**SOURCE MATERIAL:**
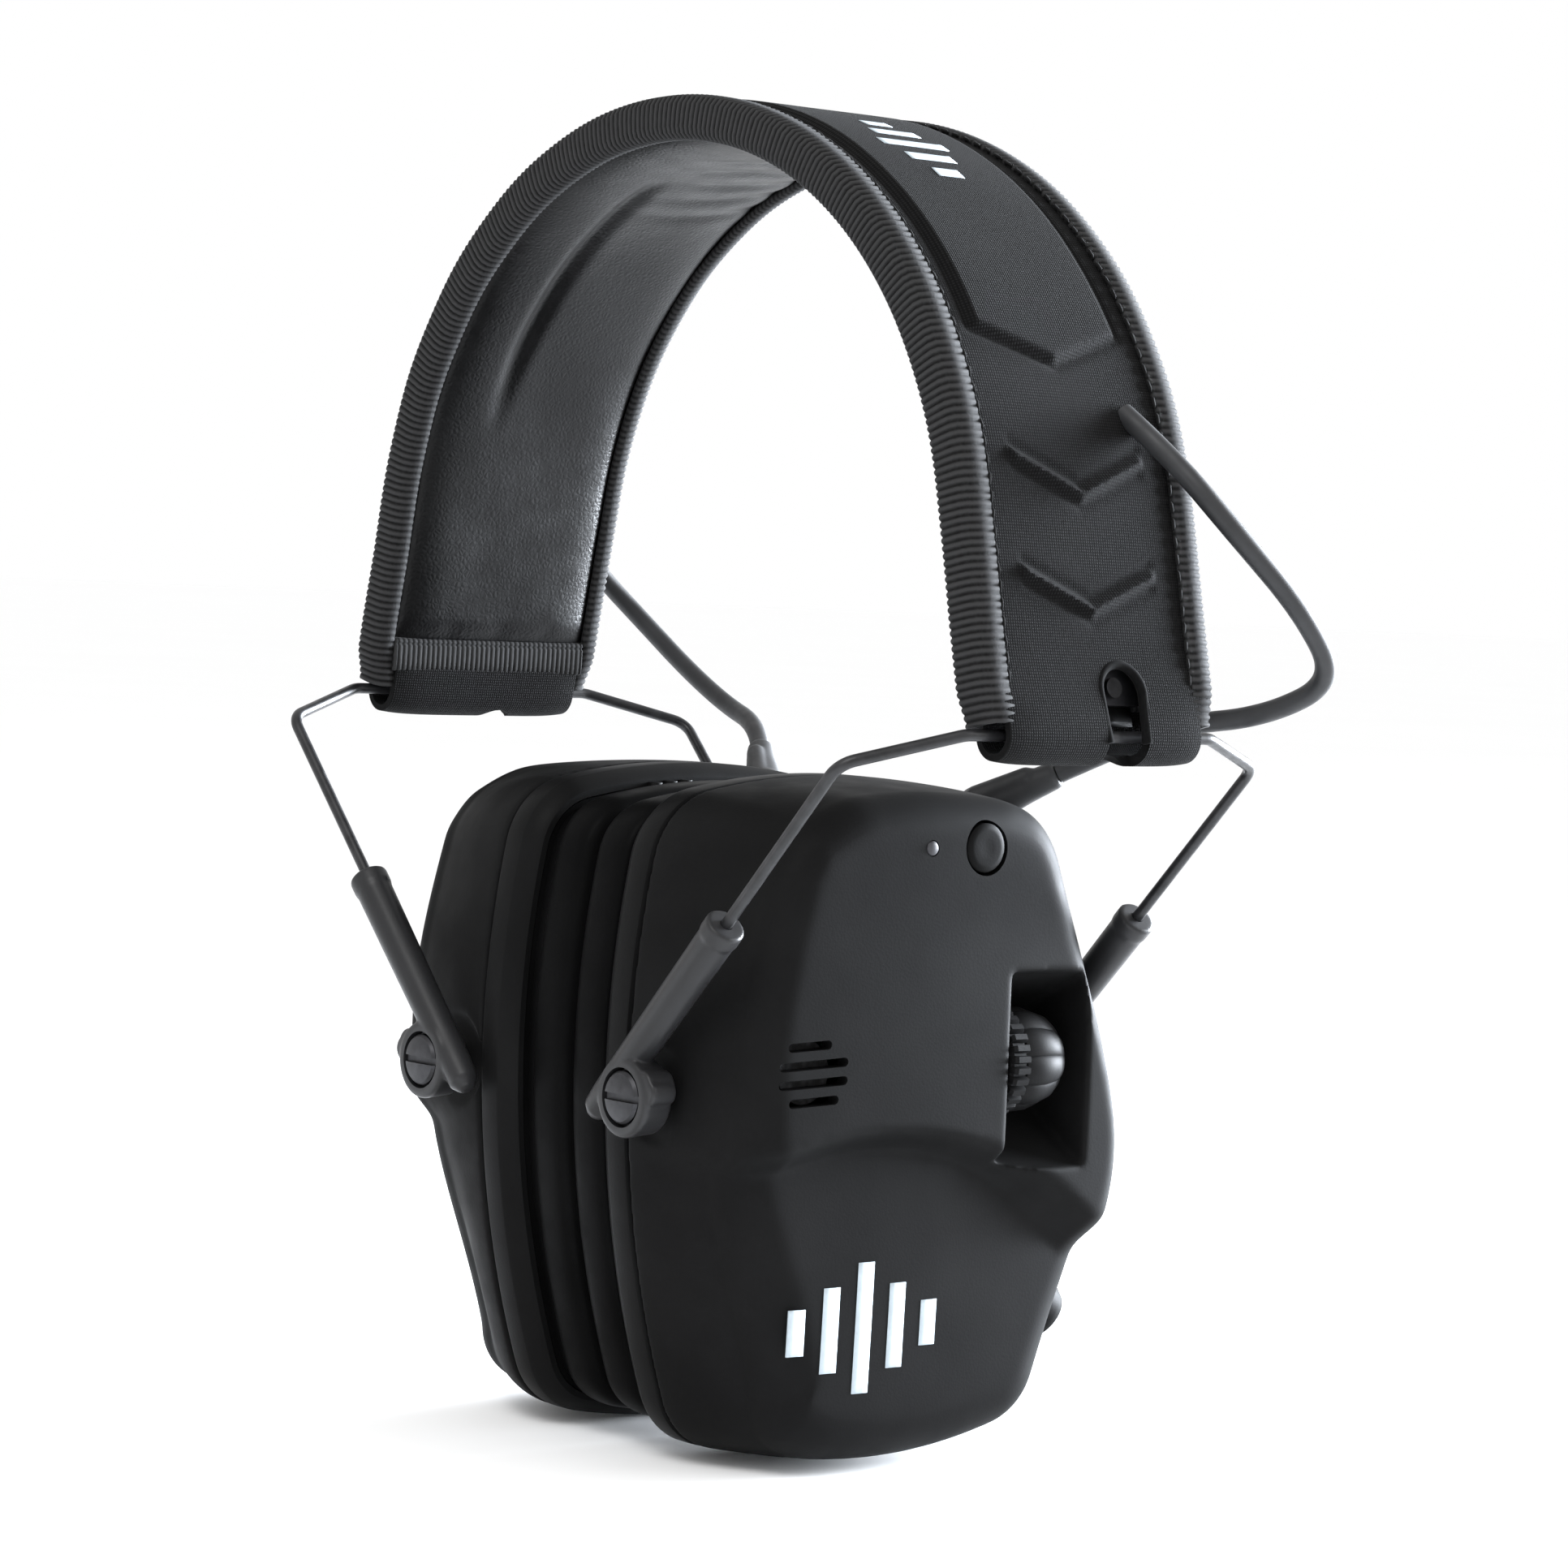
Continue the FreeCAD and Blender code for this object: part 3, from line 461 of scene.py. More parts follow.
PLASTIC_GREY = (0.015, 0.015, 0.016)
MATERIALS = {
    "knit_fabric": make_knit(),
    "grosgrain": make_grosgrain(),
    "leatherette": make_leatherette(),
    "cushion_skin": make_cushion_skin(),
    "shell_plastic": moulded("shell_plastic", (0.0068, 0.0068, 0.0069), 0.50, 0.62, gloss=0.03),
    "rim_plastic": moulded("rim_plastic", (0.0060, 0.0060, 0.0061), 0.38, 0.48, gloss=0.04),
    "arm_plastic": moulded("arm_plastic", PLASTIC_GREY, 0.34, 0.46, 1800, 0.12, gloss=0.25),
    "knob_plastic": moulded("knob_plastic", (0.0085, 0.0085, 0.0088), 0.50, 0.62, gloss=0.06),
    "inner_plastic": moulded("inner_plastic", (0.05, 0.05, 0.05), 0.5, 0.65),
    "black_wire": make_wire(),
    "dark_rubber": make_rubber("dark_rubber", (0.022, 0.0225, 0.024)),
    "lead_rubber": make_rubber("lead_rubber", (0.03, 0.03, 0.03)),
    "spring_steel": make_metal("spring_steel", (0.02, 0.02, 0.022), 0.55),
    "screw_steel": make_metal("screw_steel", (0.045, 0.045, 0.048), 0.42),
    "rivet_metal": make_metal("rivet_metal", (0.02, 0.02, 0.021), 0.6),
    "speaker_metal": make_metal("speaker_metal", (0.2, 0.2, 0.2), 0.45),
    "battery_skin": moulded("battery_skin", (0.12, 0.15, 0.19), 0.35, 0.45),
    "foam": make_foam(),
    "board": make_board(),
    "light_lens": make_lens(),
    "printed_mark": make_print(),
}


def paint(piece, finish):
    """Gives every face of a piece one finish."""
    piece.data.materials.clear()
    piece.data.materials.append(MATERIALS[finish])
    piece.data.polygons.foreach_set("material_index", [0] * len(piece.data.polygons))


# ---------------------------------------------------------------- camera and cables first

VIEW_TURN, VIEW_RISE, VIEW_ROLL = math.radians(51.2), math.radians(6.1), math.radians(2.33)
VIEW_DISTANCE = 712.0
VIEW_FOCUS = 5511.0 / 1932                     # focal length over the frame's width
VIEW_OFF = (54.0 / 1932, 350.0 / 1932)         # frame's middle from the pivots' middle


def add_camera():
    turn, rise, roll = VIEW_TURN, VIEW_RISE, VIEW_ROLL
    level = math.cos(rise)
    back = Vector((math.sin(turn) * level, -math.cos(turn) * level, math.sin(rise)))
    right = Vector((math.cos(turn), math.sin(turn), 0))
    up = back.cross(right)
    right, up = (right * math.cos(roll) + up * math.sin(roll),
                 up * math.cos(roll) - right * math.sin(roll))
    spot = Vector(put([back * VIEW_DISTANCE])[0])
    look = (-back + right * VIEW_OFF[0] / VIEW_FOCUS + up * VIEW_OFF[1] / VIEW_FOCUS).normalized()
    side = look.cross(up).normalized()
    above = side.cross(look)
    data = bpy.data.cameras.new("camera")
    data.sensor_width = 36
    data.lens = 36 * VIEW_FOCUS
    camera = bpy.data.objects.new("camera", data)
    camera.matrix_world = Matrix((
        (side.x, above.x, -look.x, spot.x),
        (side.y, above.y, -look.y, spot.y),
        (side.z, above.z, -look.z, spot.z),
        (0, 0, 0, 1),
    ))
    bpy.context.scene.collection.objects.link(camera)
    bpy.context.scene.camera = camera


BOOT_START = np.array([27.0, 24.5, 43.0])
BOOT_WAY = np.array([0.74, 0.50, 0.45]) / np.linalg.norm([0.74, 0.50, 0.45])
BOOT_LENGTH = 14.0
CABLE = 3.2                                    # diameter


def cable_route(side):
    """Control points of a cable, from the strap's cover to the tip of the boot."""
    tip = BOOT_START + BOOT_WAY * BOOT_LENGTH
    end = [tuple(tip + BOOT_WAY * 8.0), tuple(tip)]
    if side > 0:
        return [(68.9, 12.0, 104.2), (78.5, 13.5, 97.5), (86.0, 19.5, 87.0), (89.5, 30.5, 76.0),
                (87.0, 41.0, 66.0), (74.0, 39.5, 60.0), (60.0, 34.5, 58.0)] + end
    route = [(-68.9, 12.0, 104.2), (-78.0, 15.5, 95.5), (-84.0, 22.0, 86.5), (-84.0, 31.0, 77.5),
             (-78.5, 37.0, 69.5), (-68.5, 39.5, 61.5), (-56.5, 39.0, 55.8)]
    return route + [(-x, y, z) for x, y, z in end]


def spline_points(control):
    """Points along the smooth NURBS line of a route."""
    data = bpy.data.curves.new("route", "CURVE")
    data.dimensions = "3D"
    data.resolution_u = 24
    line = data.splines.new("NURBS")
    line.points.add(len(control) - 1)
    for point, place in zip(line.points, put(control)):
        point.co = (*place, 1)
    line.order_u = 3
    line.use_endpoint_u = True
    carrier = bpy.data.objects.new("route", data)
    mesh = bpy.data.meshes.new_from_object(carrier)
    places = np.array([vertex.co for vertex in mesh.vertices])
    bpy.data.objects.remove(carrier)
    return places


def tube_rings(places, radius, around=24):
    """Rings round points in metres, turned as little as possible from one to the next."""
    places = np.array(places)
    ways = np.gradient(places, axis=0)
    ways /= np.linalg.norm(ways, axis=1)[:, None]
    side = np.cross(ways[0], (0, 0, 1))
    angles = np.linspace(0, 2 * math.pi, around, endpoint=False)
    rings = []
    for place, way in zip(places, ways):
        side = side - way * (side @ way)
        side /= np.linalg.norm(side)
        other = np.cross(way, side)
        ring = place + radius * (np.outer(np.cos(angles), side) + np.outer(np.sin(angles), other))
        rings.append(ring / MM + np.array([0, 0, CROWN]))
    return rings


# each stretch's first point, where it starts to bend, and its last point, of those along the cable
CABLE_POINTS = 181
CABLE_CUTS = ((0, 55, 104), (104, 104, 122), (122, 122, CABLE_POINTS - 1))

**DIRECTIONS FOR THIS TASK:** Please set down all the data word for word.

**THE REPLY:**
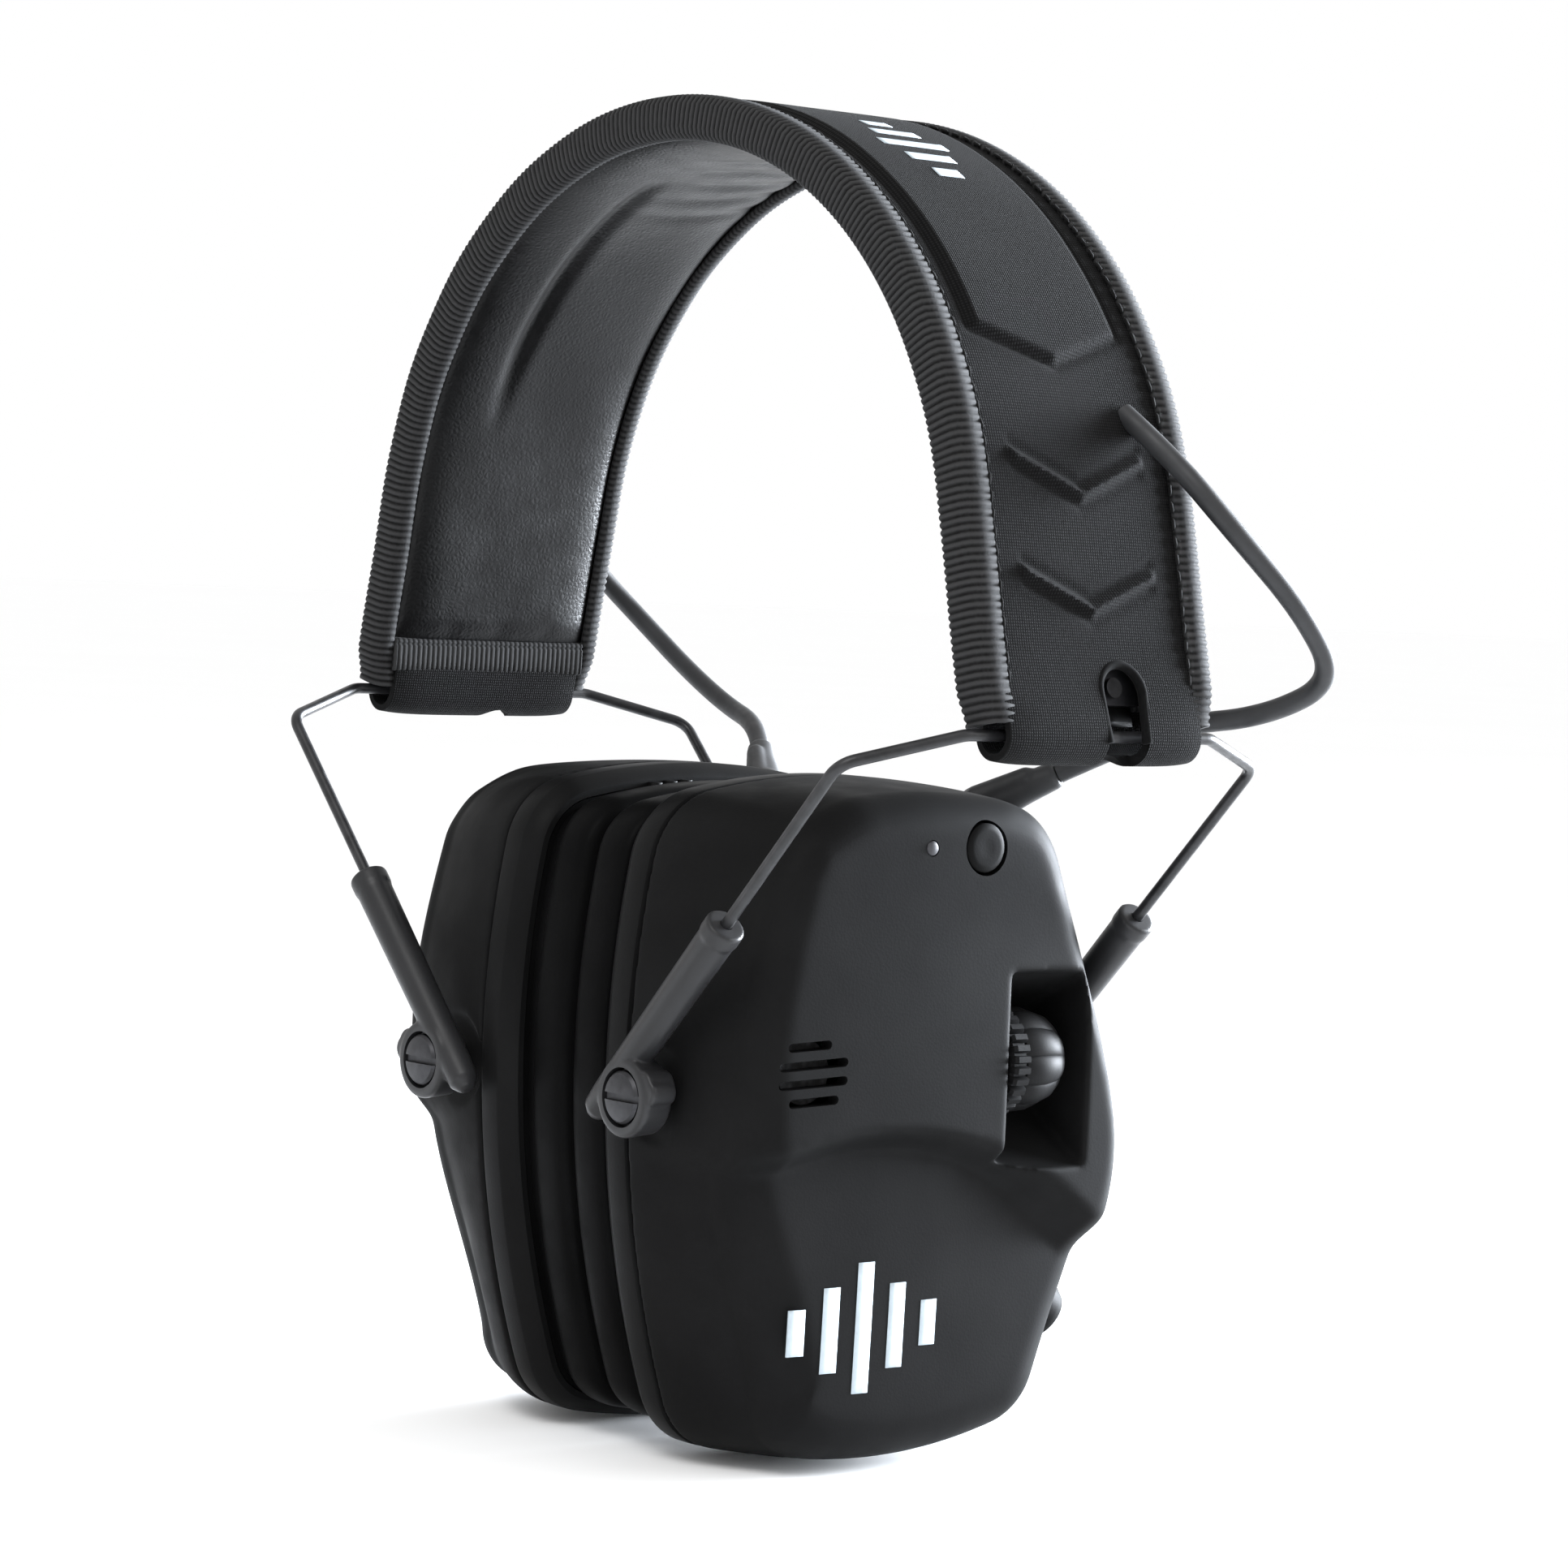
Continue the FreeCAD and Blender code for this object: part 3, from line 461 of scene.py. More parts follow.
PLASTIC_GREY = (0.015, 0.015, 0.016)
MATERIALS = {
    "knit_fabric": make_knit(),
    "grosgrain": make_grosgrain(),
    "leatherette": make_leatherette(),
    "cushion_skin": make_cushion_skin(),
    "shell_plastic": moulded("shell_plastic", (0.0068, 0.0068, 0.0069), 0.50, 0.62, gloss=0.03),
    "rim_plastic": moulded("rim_plastic", (0.0060, 0.0060, 0.0061), 0.38, 0.48, gloss=0.04),
    "arm_plastic": moulded("arm_plastic", PLASTIC_GREY, 0.34, 0.46, 1800, 0.12, gloss=0.25),
    "knob_plastic": moulded("knob_plastic", (0.0085, 0.0085, 0.0088), 0.50, 0.62, gloss=0.06),
    "inner_plastic": moulded("inner_plastic", (0.05, 0.05, 0.05), 0.5, 0.65),
    "black_wire": make_wire(),
    "dark_rubber": make_rubber("dark_rubber", (0.022, 0.0225, 0.024)),
    "lead_rubber": make_rubber("lead_rubber", (0.03, 0.03, 0.03)),
    "spring_steel": make_metal("spring_steel", (0.02, 0.02, 0.022), 0.55),
    "screw_steel": make_metal("screw_steel", (0.045, 0.045, 0.048), 0.42),
    "rivet_metal": make_metal("rivet_metal", (0.02, 0.02, 0.021), 0.6),
    "speaker_metal": make_metal("speaker_metal", (0.2, 0.2, 0.2), 0.45),
    "battery_skin": moulded("battery_skin", (0.12, 0.15, 0.19), 0.35, 0.45),
    "foam": make_foam(),
    "board": make_board(),
    "light_lens": make_lens(),
    "printed_mark": make_print(),
}


def paint(piece, finish):
    """Gives every face of a piece one finish."""
    piece.data.materials.clear()
    piece.data.materials.append(MATERIALS[finish])
    piece.data.polygons.foreach_set("material_index", [0] * len(piece.data.polygons))


# ---------------------------------------------------------------- camera and cables first

VIEW_TURN, VIEW_RISE, VIEW_ROLL = math.radians(51.2), math.radians(6.1), math.radians(2.33)
VIEW_DISTANCE = 712.0
VIEW_FOCUS = 5511.0 / 1932                     # focal length over the frame's width
VIEW_OFF = (54.0 / 1932, 350.0 / 1932)         # frame's middle from the pivots' middle


def add_camera():
    turn, rise, roll = VIEW_TURN, VIEW_RISE, VIEW_ROLL
    level = math.cos(rise)
    back = Vector((math.sin(turn) * level, -math.cos(turn) * level, math.sin(rise)))
    right = Vector((math.cos(turn), math.sin(turn), 0))
    up = back.cross(right)
    right, up = (right * math.cos(roll) + up * math.sin(roll),
                 up * math.cos(roll) - right * math.sin(roll))
    spot = Vector(put([back * VIEW_DISTANCE])[0])
    look = (-back + right * VIEW_OFF[0] / VIEW_FOCUS + up * VIEW_OFF[1] / VIEW_FOCUS).normalized()
    side = look.cross(up).normalized()
    above = side.cross(look)
    data = bpy.data.cameras.new("camera")
    data.sensor_width = 36
    data.lens = 36 * VIEW_FOCUS
    camera = bpy.data.objects.new("camera", data)
    camera.matrix_world = Matrix((
        (side.x, above.x, -look.x, spot.x),
        (side.y, above.y, -look.y, spot.y),
        (side.z, above.z, -look.z, spot.z),
        (0, 0, 0, 1),
    ))
    bpy.context.scene.collection.objects.link(camera)
    bpy.context.scene.camera = camera


BOOT_START = np.array([27.0, 24.5, 43.0])
BOOT_WAY = np.array([0.74, 0.50, 0.45]) / np.linalg.norm([0.74, 0.50, 0.45])
BOOT_LENGTH = 14.0
CABLE = 3.2                                    # diameter


def cable_route(side):
    """Control points of a cable, from the strap's cover to the tip of the boot."""
    tip = BOOT_START + BOOT_WAY * BOOT_LENGTH
    end = [tuple(tip + BOOT_WAY * 8.0), tuple(tip)]
    if side > 0:
        return [(68.9, 12.0, 104.2), (78.5, 13.5, 97.5), (86.0, 19.5, 87.0), (89.5, 30.5, 76.0),
                (87.0, 41.0, 66.0), (74.0, 39.5, 60.0), (60.0, 34.5, 58.0)] + end
    route = [(-68.9, 12.0, 104.2), (-78.0, 15.5, 95.5), (-84.0, 22.0, 86.5), (-84.0, 31.0, 77.5),
             (-78.5, 37.0, 69.5), (-68.5, 39.5, 61.5), (-56.5, 39.0, 55.8)]
    return route + [(-x, y, z) for x, y, z in end]


def spline_points(control):
    """Points along the smooth NURBS line of a route."""
    data = bpy.data.curves.new("route", "CURVE")
    data.dimensions = "3D"
    data.resolution_u = 24
    line = data.splines.new("NURBS")
    line.points.add(len(control) - 1)
    for point, place in zip(line.points, put(control)):
        point.co = (*place, 1)
    line.order_u = 3
    line.use_endpoint_u = True
    carrier = bpy.data.objects.new("route", data)
    mesh = bpy.data.meshes.new_from_object(carrier)
    places = np.array([vertex.co for vertex in mesh.vertices])
    bpy.data.objects.remove(carrier)
    return places


def tube_rings(places, radius, around=24):
    """Rings round points in metres, turned as little as possible from one to the next."""
    places = np.array(places)
    ways = np.gradient(places, axis=0)
    ways /= np.linalg.norm(ways, axis=1)[:, None]
    side = np.cross(ways[0], (0, 0, 1))
    angles = np.linspace(0, 2 * math.pi, around, endpoint=False)
    rings = []
    for place, way in zip(places, ways):
        side = side - way * (side @ way)
        side /= np.linalg.norm(side)
        other = np.cross(way, side)
        ring = place + radius * (np.outer(np.cos(angles), side) + np.outer(np.sin(angles), other))
        rings.append(ring / MM + np.array([0, 0, CROWN]))
    return rings


# each stretch's first point, where it starts to bend, and its last point, of those along the cable
CABLE_POINTS = 181
CABLE_CUTS = ((0, 55, 104), (104, 104, 122), (122, 122, CABLE_POINTS - 1))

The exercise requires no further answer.